This thread has been locked.

If you have a related question, please click the "Ask a related question" button in the top right corner. The newly created question will be automatically linked to this question.

CCS/TMS320C6678: Hardware Setting for C66x DSP Float-point Division Calculation

Part Number: TMS320C6678


Tool/software: Code Composer Studio

Hi experts,

I am working on C66x DSP double type division, and one operation costs me a lot(almost 250 cycles). I am thinking is there any hardware chip configuration(register or some cable connection configuration) can reduce the cycle to a reasonable amount. 

  • Hello!

    Old wisdom is don't divide, add and multiply :-) With that, I would first check, whether division is absolutely necessary. Perhaps you divide with some fixed set of denominators, then probably you could precalculate their inverse variants and replace division with multiplication, i.e. instead of Ni/Di first calculate set of (1/Di), and then proceed with Ni*(1/Di).

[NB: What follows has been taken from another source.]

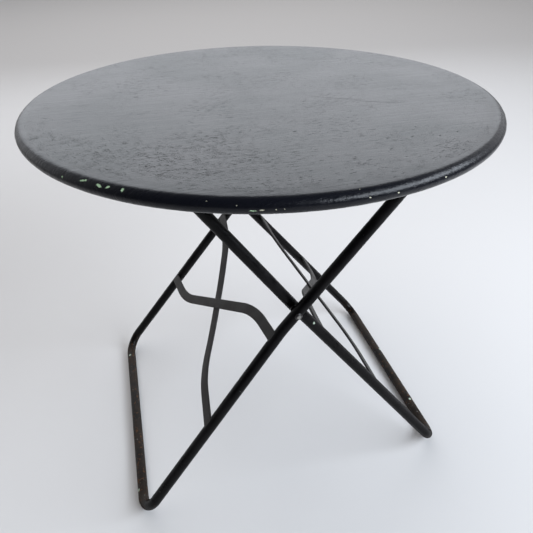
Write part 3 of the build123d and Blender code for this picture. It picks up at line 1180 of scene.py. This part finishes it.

    If that's not a case and you have to divide with all a priori unknown denominators, first check, whether you really need double precision, and if single suffices, proceed with floats.

    Regardless of above decision next thing is to get www.ti.com/.../sprabg7.pdf. Particularly, pay attention to clause 3.1.5 Usage of Division Instructions. There is an example of use for _rcpsp() intrinsic instruction, which calculates 1/x in 1 (literally - one) cycle and gives you exact exponent but only 8 bits of mantissa. Next you may apply Newton iterations and after just second one get full precision in float. If you absolutely need to go with doubles, consider _rcpdp() intrinsic, which does the same with doubles. After initial approximation it would take 3 Newton's iterations to get full precision of double. 

    These techniques pipeline very well under O3 and you should see considerable gain. However, this happens mainly in loops. Sometimes it pays back to calculate all necessary quotients in a loop, perhaps sacrificing some memory for buffer to store them and then proceed with the rest of the algorithm.

    Hope this helps.

  • O3 has ready been applied. "--fp_mode=relaxed" only works for large loop code.

    So take your answer as it does not exist any special DSP register or hardware configuration to speed up the whole application double division? The choice for me is to refine the code. 

  • Hello!

    To my knowledge, there is no better way. There is no native division acceleration beyond already mentioned _rcpsp()/_rcpdp() instructions.